Facebook hasn’t created a tool for users to select popular copyrighted music to add to their videos yet. But better-known content inclusion was recently prototyped for Instagram. Facebook says in the coming months, it plans to “start testing options for adding the music you love to Facebook Stories.”
But the big, huge benefit is this: if you upload a video with a major artist playing in the background, it’s probably not getting ripped down. But at this stage, there isn’t a user-friendly, easy way to simply upload music on-the-fly to spice up a dull video.
Facebook is also testing a feature designed to steal users from the app Musical.ly.
Facebook’s new Lip Sync Live lets users pick a popular song, then lip sync along to it in a Facebook Live broadcast. Hundreds of songs will be available to start, including some of the most popular top 40 hits.
“We’re starting to roll out Lip Sync Live, which lets you lip sync to songs from forever favorites like ‘Welcome to The Jungle’ by Guns N’ Roses to new hits like ‘Havana’ by Camila Cabello,” Hrivnak continued.
Actually, this sounds like a double rip-off of both Musical.ly and Snapchat — a mash-up of blatant copying. “With Lip Sync Live, you can express yourself with music from a variety of genres in real time,” Hrivnak described. “After selecting a song from the song list, you can also add a description and customize your video with masks or a background. When broadcasting with Lip Sync Live, friends will see the artist and song highlighted on the video and can tap to follow the artist on Facebook.”
Sounds incredibly familiar — in fact, doubly so.
Users will be quickly notified if the song they have used in their uploaded video is authorized.
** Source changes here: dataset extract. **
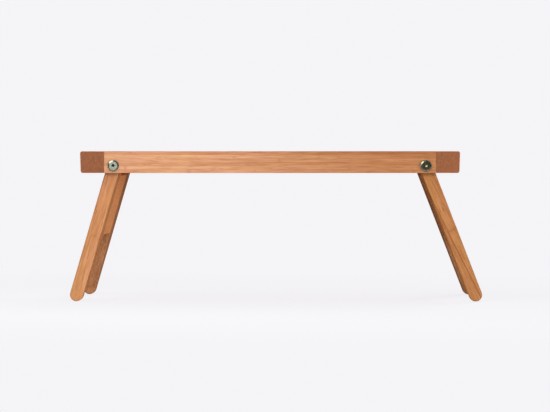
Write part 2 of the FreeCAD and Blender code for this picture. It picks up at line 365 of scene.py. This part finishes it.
def plated_steel(name, tone, roughness, centre, face=0.0, socket=None):
    """Zinc plating, faintly cloudy.  A bolt has its face's place, and painted light in its socket.
    """
    metal = Finish(name)
    place = metal.place(centre)
    clouds = metal.noise(metal.stretched(place, (PLATING["clouds"],) * 3), detail=3)
    pits = metal.noise(metal.stretched(place, (PLATING["pits"],) * 3), detail=2)
    cloud_tone = colour(*[level * PLATING_SHADE for level in tone])
    tint = metal.mix(clouds.rise(*PLATING["cloud_range"]), colour(*tone), cloud_tone)
    roughness = roughness + (clouds - 0.5) * PLATING["gloss"]
    metallic = 1.0
    if socket:
        x, y, z = metal.split(place)
        x = x - socket["middle"][0]
        z = z - socket["middle"][1]
        radius = metal.length(x, z)
        # the socket's painted light: a dark tone for painted shade in the recess, a pale one for a
        # painted highlight
        painted_socket_mask = radius.rise(socket["radius"], socket["radius"] * SOCKET_EDGE)
        painted_socket_mask = painted_socket_mask * abs(y).rise(face, face - SOCKET_DEPTH)
        tint = metal.mix(painted_socket_mask, tint, colour(*socket["steel"]))
        roughness = roughness + painted_socket_mask * SOCKET_ROUGHNESS
        metallic = 1 - painted_socket_mask * (1 - socket["metallic"])
    metal.set({"Base Color": tint, "Metallic": metallic, "Roughness": roughness})
    metal.bump(pits, PLATING["depth"])
    return metal.material


def turned_brass(name, centre):
    brass = Finish(name)
    rings = brass.noise(brass.stretched(brass.place(centre), BRASS["rings"]), detail=2)
    brass.set({
        "Base Color": brass.mix(rings, colour(*BRASS["pale"]), colour(*BRASS["dark"])),
        "Metallic": 1.0,
        "Roughness": BRASS["roughness"] + rings * BRASS["gloss"],
    })
    brass.bump(rings, BRASS["depth"])
    return brass.material


def moulded_nylon(name, centre):
    nylon = Finish(name)
    clouds = nylon.noise(nylon.stretched(nylon.place(centre), (NYLON["clouds"],) * 3), detail=2)
    nylon.set({
        "Base Color": nylon.mix(clouds, colour(*NYLON["pale"]), colour(*NYLON["dark"])),
        "Roughness": NYLON["roughness"] + (clouds - 0.5) * NYLON["gloss"],
    })
    nylon.bump(clouds, NYLON["depth"])
    return nylon.material


def raw_beech(name, centre, along):
    beech = Finish(name)
    place = beech.place(centre, grain_turn(along, ALONG_Z))
    pores = beech.noise(beech.stretched(place, BEECH["pores"]), detail=3)
    open_pores = pores.rise(*BEECH["pore_range"])
    beech.set({
        "Base Color": beech.mix(open_pores, colour(*BEECH["pale"]), colour(*BEECH["dark"])),
        "Roughness": BEECH["roughness"] + (pores - 0.5) * BEECH["gloss"],
    })
    beech.bump(pores, BEECH["depth"])
    return beech.material


def finish_node(node, material):
    """Gives a CAD piece its finish in its own material slots."""
    slots = frame["nodes"][node].data.materials
    slots.clear()
    slots.append(material)


# ---- the pieces ----
# tones are a piece's pale, dark and end-grain colours, as they read on the screen, some with
# painted light in them as marked
RAIL_TONES = ((213, 158, 120), (160, 99, 62), (150, 88, 56))
END_BAR_TONES = {
    "left": ((212, 152, 108), (160, 100, 62), (141, 82, 48)),
    "right": ((212, 152, 108), (160, 100, 62), (145, 86, 51)),
}
PANEL_TONES = ((222, 164, 114), (176, 112, 66), (150, 88, 56))
# the right front leg is darker than the left: partly its cane, partly painted light falling off to
# the right
LEG_TONES = {
    "left": ((210, 152, 109), (154, 94, 54), (146, 88, 56)),
    "right": ((190, 133, 87), (136, 81, 44), (142, 84, 52)),
}
# one cane as lit and shaded copies: the left crossboard's paler tone is painted light, the right
# one's darker tone painted shade
CROSSBOARD_LIT_AND_SHADED_TONES = {
    "left": ((226, 160, 110), (170, 106, 66), (146, 88, 56)),
    "right": ((186, 128, 88), (134, 82, 50), (140, 84, 54)),
}
# the rear legs are darker than the front ones as painted shade, for the shadow under the tray
SHADED_REAR_LEG_TONES = {
    "left": ((186, 132, 95), (130, 80, 50), (134, 82, 52)),
    "right": ((166, 116, 82), (118, 73, 45), (130, 78, 50)),
}
# one leg is glued from two layers, and its dark seam and its grain slope across its front
SLOPING_SEAM = {
    "board": "right_front_leg_board",
    "slope": 0.093,              # radians
    "offset": -0.0046,           # from the leg's middle to the seam
    "layer": 0.05,
    "glue": {"width": 0.0013, "shade": 0.85},
}
RAIL_ROWS = 6                # strips in a rail's height
RAIL_TONE_AND_SHEEN_DRIFT = (-0.16, 0.24, (0.73, 0.61, 0.45, 1.0))    # darker and browner towards one end: partly the cane, partly a painted fall-off of sheen and light
QUIET = 0.6                  # the figure of a board with quieter grain
# the plating's colour, tinted apart on the two bolts as painted light: paler on the left, darker
# and yellower on the right
BOLT_PLATING_AND_LIGHT_TONES = {"left": (244, 248, 220), "right": (234, 230, 182)}
BOLT_ROUGHNESS = {"left": 0.13, "right": 0.09}
WASHER_TONE = (224, 218, 202)
WASHER_ROUGHNESS = 0.3
# painted light in each socket: painted shade in the left, a painted highlight in the right; middle
# is measured from the bolt's axis
SOCKET_PAINTED_LIGHT = {
    "left": {"middle": (0.0001, 0.0005), "radius": 0.0027, "steel": (70, 74, 58), "metallic": 0.9},
    "right": {"middle": (0.0013, -0.0012), "radius": 0.0023, "steel": (224, 222, 190),
              "metallic": 0.2},
}
SATIN = {"roughness": 0.42, "specular": 0.4, "coat": 0.18, "coat_roughness": 0.25}
MATTE = {"roughness": 0.6, "specular": 0.0, "coat": 0.0, "coat_roughness": 0.25}
# seeds, which give each piece its own cane: the first of each kind, and the step between sides
RAIL_SEED = 1
PANEL_SEED = 4
END_BAR_SEED = 6
LEG_SEED = 10
LEG_SEED_STEP = 3
CROSSBOARD_SEED = 20


def down_leg(side, slope=0.0):
    """The way down a side's legs, or one that slopes across them by an angle in radians."""
    outward = -1 if side == "left" else 1
    lean = leg_lean(side) + slope
    return (outward * math.sin(lean), 0, -math.cos(lean))


def finish_rail(rail, seed):
    """Strips stacked in the rail's height, with a seam in its middle and darker cane under that."""
    low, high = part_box(rail)
    strip = ((high.z - low.z) / RAIL_ROWS, (high.y - low.y) / 2)
    seam_middle = node_middle(rail) + Vector((0, 0, strip[0] / 2))
    finish_node(rail, bamboo(rail + "_bamboo", RAIL_TONES, seam_middle, ALONG_X, ALONG_Z, strip,
                             seed, SATIN, drift=RAIL_TONE_AND_SHEEN_DRIFT, dark_row=RAIL_ROWS // 2 - 1))


def finish_panel():
    finish_node("tray_panel", bamboo("tray_panel_bamboo", PANEL_TONES, node_middle("tray_panel"),
                                     ALONG_X, ALONG_Y, STRIP, PANEL_SEED, SATIN))


def finish_end_bar(side, seed):
    bar = side + "_end_bar"
    finish_node(bar, bamboo(bar + "_bamboo", END_BAR_TONES[side], node_middle(bar), ALONG_Y,
                            ALONG_X, STRIP, seed, SATIN))


def finish_leg_board(side, place, tones, seed):
    """The grain runs down the leg, and on one board it slopes across it with the seam."""
    board = f"{side}_{place}_leg_board"
    middle = node_middle(board)
    fibres = down_leg(side)
    strip = STRIP
    glue = HAIRLINE
    if board == SLOPING_SEAM["board"]:
        fibres = down_leg(side, SLOPING_SEAM["slope"])
        strip = (STRIP_WIDTH, SLOPING_SEAM["layer"])
        from_seam = SLOPING_SEAM["offset"] + SLOPING_SEAM["layer"] / 2
        middle = middle + Vector(fibres).cross(Vector(ALONG_Y)) * from_seam
        glue = SLOPING_SEAM["glue"]
    finish_node(board, bamboo(board + "_bamboo", tones, middle, fibres, ALONG_Y, strip, seed,
                              MATTE, glue=glue))


def finish_crossboard(side, seed):
    board = side + "_crossboard"
    finish_node(board, bamboo(board + "_bamboo", CROSSBOARD_LIT_AND_SHADED_TONES[side], node_middle(board),
                              ALONG_Y, down_leg(side), STRIP, seed, MATTE, figure=QUIET))


def finish_pivots(side):
    """A leg frame's bolts, with their washers, spacers and inserts."""
    pivot = Vector(joint_named[side + "_leg_fold"]["pos_m"])
    bolt_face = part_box(side + "_pivot_bolts")[1].y
    bolts = plated_steel(side + "_bolt_zinc", BOLT_PLATING_AND_LIGHT_TONES[side], BOLT_ROUGHNESS[side], pivot,
                         bolt_face, SOCKET_PAINTED_LIGHT[side])
    finish_node(side + "_pivot_bolts", bolts)
    washers = plated_steel(side + "_washer_zinc", WASHER_TONE, WASHER_ROUGHNESS, pivot)
    finish_node(side + "_head_washers", washers)
    finish_node(side + "_leg_spacers", moulded_nylon(side + "_spacer_nylon", pivot))
    finish_node(side + "_threaded_inserts", turned_brass(side + "_insert_brass", pivot))


for number, rail in enumerate(("front_rail", "rear_rail")):
    finish_rail(rail, RAIL_SEED + number)
finish_panel()
for number, side in enumerate(("left", "right")):
    finish_end_bar(side, END_BAR_SEED + number)
    leg_seed = LEG_SEED + number * LEG_SEED_STEP
    finish_leg_board(side, "front", LEG_TONES[side], leg_seed)
    finish_leg_board(side, "rear", SHADED_REAR_LEG_TONES[side], leg_seed + 1)
    finish_crossboard(side, CROSSBOARD_SEED + number)
    finish_pivots(side)
finish_node("rail_dowels", raw_beech("dowel_beech", rail_middle, ALONG_X))


# ---- studio ----
BACKDROP = colour(245, 244, 247)
AMBIENT = 0.34
ROOM = 0.05                  # the dim room behind the camera, as a gloss shows it
CARD_EDGE = -0.02            # the card's edge, as a slope from straight ahead of the object
CARD_BLUR = 0.015            # half the width of that edge
CARD_TURN = (0.3, 0.6)       # how far forward a ray points where the card starts and is in full
HORIZON_BLUR = 0.1
FLOOR_LIGHT = 0.94           # what falls on the floor where nothing shades it
SHADOW_SHARE = 0.12          # how much of the floor's brightness a shadow can take
SHADOW_REACH = (1.6, 0.7)    # from the origin: no shadow at the first, all of it at the second
ROOM_FLOOR = (-0.33, -0.1)   # in a gloss the floor is the dim room's before this span of y
FLOOR_WHITE = 0.8            # how much light the floor throws back on the object
FLOOR_HALF = 30.0
FLOOR_GAP = 0.0002           # between the feet and the floor

LIGHTS = (
    # name, place, target, width, height, watts, and whether a gloss shows it
    ("top_light", (-0.55, -0.66, 0.95), (-0.1, -0.1, 0.2), 0.6, 0.3, 1.6, False),
    ("glint_light", (-0.62, -0.7, 0.95), (0.0, -0.2, 0.22), 1.4, 0.7, 3.9, True),
    ("front_light", (0.2, -2.6, 0.95), (0.0, 0.0, 0.15), 0.8, 0.5, 28.3, False),
    ("right_light", (4.2, -2.8, 0.42), (-0.2, 0.0, 0.15), 1.6, 0.6, 99.0, False),
    ("rear_light", (1.0, 3.4, 2.8), (0.0, 0.0, 0.15), 1.6, 1.6, 90.0, False),
)


def less(tone, amount):
    return (*[level - amount for level in tone[:3]], 1.0)


def ray_kinds(shader):
    """1 or 0 for a ray from the camera, in a gloss and through glass."""
    light_path = shader.node("ShaderNodeLightPath", {}).socket.node
    kinds = ("Is Camera Ray", "Is Glossy Ray", "Is Transmission Ray")
    return [Value(shader, light_path.outputs[kind]) for kind in kinds]


def seen_directly(shader):
    """1 for rays that show the pale studio itself."""
    camera, glossy, through = ray_kinds(shader)
    return camera.math("MAXIMUM", camera, glossy.math("MAXIMUM", glossy, through))


def make_floor():
    """A pale floor that keeps the object's shadow near it and turns into backdrop further off."""
    mesh = bpy.data.meshes.new("studio_floor")
    turns = ((-1, -1), (1, -1), (1, 1), (-1, 1))
    corners = [(x * FLOOR_HALF, y * FLOOR_HALF, -FLOOR_GAP) for x, y in turns]
    mesh.from_pydata(corners, [], [(0, 1, 2, 3)])
    floor = bpy.data.objects.new("studio_floor", mesh)
    bpy.context.scene.collection.objects.link(floor)

    paper = Finish("studio_paper")
    x, y, z = paper.split(paper.place((0.0, 0.0, 0.0)))
    near = paper.length(x, y).rise(*SHADOW_REACH)
    shown = seen_directly(paper)
    camera_ray = ray_kinds(paper)[0]
    shaded = grey(SHADOW_SHARE)
    paper.set({
        "Base Color": paper.mix(shown, grey(FLOOR_WHITE), paper.mix(near, grey(0), shaded)),
        "Roughness": 1.0,
        "Specular IOR Level": 0.0,
    })
    glow = paper.mix(near, BACKDROP, less(BACKDROP, SHADOW_SHARE * FLOOR_LIGHT))
    # in front of the object a gloss shows the dim room's floor
    studio_side = camera_ray.math("MAXIMUM", camera_ray, y.rise(*ROOM_FLOOR))
    glow = paper.mix(studio_side, grey(ROOM), glow)
    paper.set({"Emission Color": paper.mix(shown, grey(0), glow), "Emission Strength": 1.0})
    mesh.materials.append(paper.material)


def make_world():
    """Even light all round.  A gloss shows a pale backdrop and a white card left of the camera."""
    world = bpy.data.worlds.new("studio")
    world.use_nodes = True
    bpy.context.scene.world = world
    sky = Shader(world.node_tree)
    x, y, z = sky.split(sky.node("ShaderNodeTexCoord", {}, output="Generated"))
    backdrop = y.rise(-HORIZON_BLUR, HORIZON_BLUR)
    card = (x + y * CARD_EDGE).rise(CARD_BLUR, -CARD_BLUR) * (0 - y).rise(*CARD_TURN)
    room = sky.mix(backdrop.math("MAXIMUM", backdrop, card), grey(ROOM), BACKDROP)
    shown = sky.mix(ray_kinds(sky)[1], BACKDROP, room)
    background = sky.tree.nodes["Background"]
    sky.feed(background.inputs["Color"], sky.mix(seen_directly(sky), grey(AMBIENT), shown))
    background.inputs["Strength"].default_value = 1.0


def soft_light(name, place, target, width, height, power, in_gloss):
    lamp = bpy.data.lights.new(name, "AREA")
    lamp.shape = "RECTANGLE"
    lamp.size = width
    lamp.size_y = height
    lamp.energy = power
    light = bpy.data.objects.new(name, lamp)
    light.location = place
    light.rotation_euler = (Vector(target) - Vector(place)).to_track_quat("-Z", "Y").to_euler()
    light.visible_camera = False
    light.visible_glossy = in_gloss
    bpy.context.scene.collection.objects.link(light)


def make_camera():
    """The product shot's camera: level with the tray, a little right of its middle, far off."""
    focal_pixels = CAMERA_DISTANCE / PIXEL_SIZE
    camera = bpy.data.cameras.new("product_camera")
    camera.sensor_width = SENSOR_WIDTH
    camera.lens = SENSOR_WIDTH * focal_pixels / IMAGE_WIDTH
    camera.clip_end = 100.0
    shot = bpy.data.objects.new("product_camera", camera)
    right_of_rail = (DEPTH_POINT_PIXEL[0] - RAIL_MIDDLE_PIXEL[0]) * PIXEL_SIZE
    above_rail = (RAIL_MIDDLE_PIXEL[1] - DEPTH_POINT_PIXEL[1]) * PIXEL_SIZE
    across = rail_middle.x + right_of_rail
    height = rail_middle.z + above_rail
    shot.location = (across, rail_low.y - CAMERA_DISTANCE, height)
    right = IMAGE_WIDTH / 2 - DEPTH_POINT_PIXEL[0]
    up = DEPTH_POINT_PIXEL[1] - IMAGE_HEIGHT / 2
    aim = Vector((right, focal_pixels, up))
    shot.rotation_euler = aim.to_track_quat("-Z", "Y").to_euler()
    bpy.context.scene.collection.objects.link(shot)
    bpy.context.scene.camera = shot


make_floor()
make_world()
make_camera()
for light in LIGHTS:
    soft_light(*light)
bpy.context.scene.view_settings.view_transform = "Standard"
Otherwise, their video will be muted unless they submit a dispute to the copyright holder. Facebook will compensate artists and labels whose music is used, but rates remain confidential.
Just like YouTube!
Facebook’s new Lip Synching feature also aims to encourage more original sharing, while keeping teens on its social network. That’s a huge problem for Facebook, with teens running from the platform. Still, Facebook boasts a monstrous two billion users — give or take 100 million.
Music-equipped videos could boost watch time and engagement on Facebook as well.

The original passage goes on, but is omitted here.